Hard-boiled Danish writer/director Nicolas Winding Refn was at Cannes this year with his first feature film in a decade. Easy to see how he could have burnt himself out watching this debut. In his mid-twenties at the time, he looks fresh out of the THIS IS SPINAL TAP ‘Crank it to 11' School du Cinema.* A character study on a week in the life of drug supplier Frank (Kim Bodnia) and his inconstant mates (including a feral Mads Mikkelsen),as Frank rapidly sinks into dangerous levels of debt to various drug dealers a mere step or two above him, but far deadlier.
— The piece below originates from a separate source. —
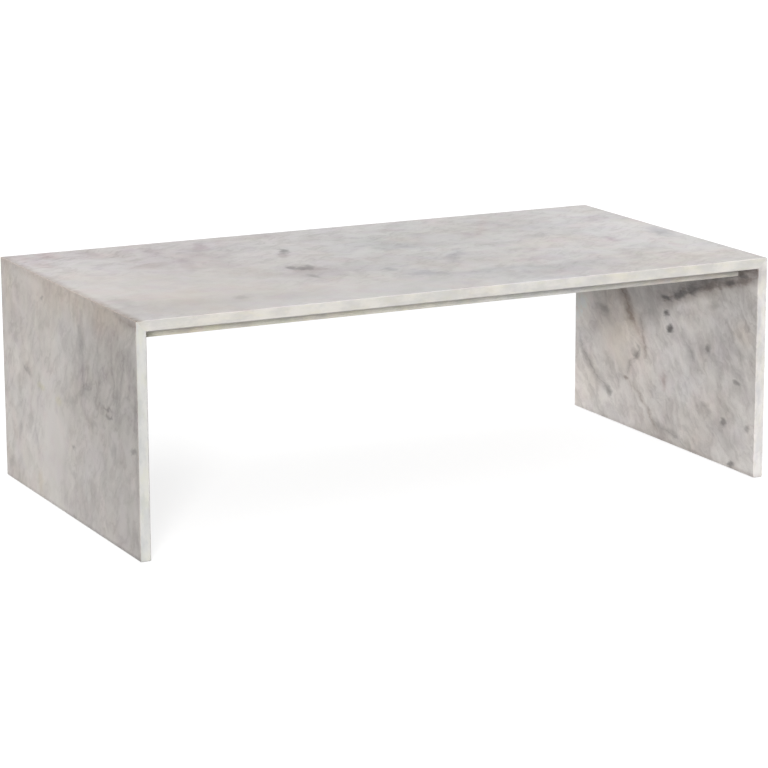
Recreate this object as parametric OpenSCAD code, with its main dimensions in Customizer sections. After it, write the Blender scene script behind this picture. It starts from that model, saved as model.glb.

Shot entirely with jumpy hand-held camera (Morten Søborg), it has the opposite effect of Refn’s intention (a rookie gaffe), constantly calling attention to itself (especially in fast back & forth pans between actors) pulling you out of the action when it wants to pull you in. With actors playing to Refn rather than to each other . . . or to us. Guru cinéma vérité something of an oxymoron. Worse, when Frank finds his back against the wall on the seventh day, Refn starts pulling melodrama out of his hat (character & plot reversals via guns, romance, power balances, cash & friendship) that might work in a more stylized film, but here look like cheating. On the other hand . . . two sequels. It made Refn’s rep.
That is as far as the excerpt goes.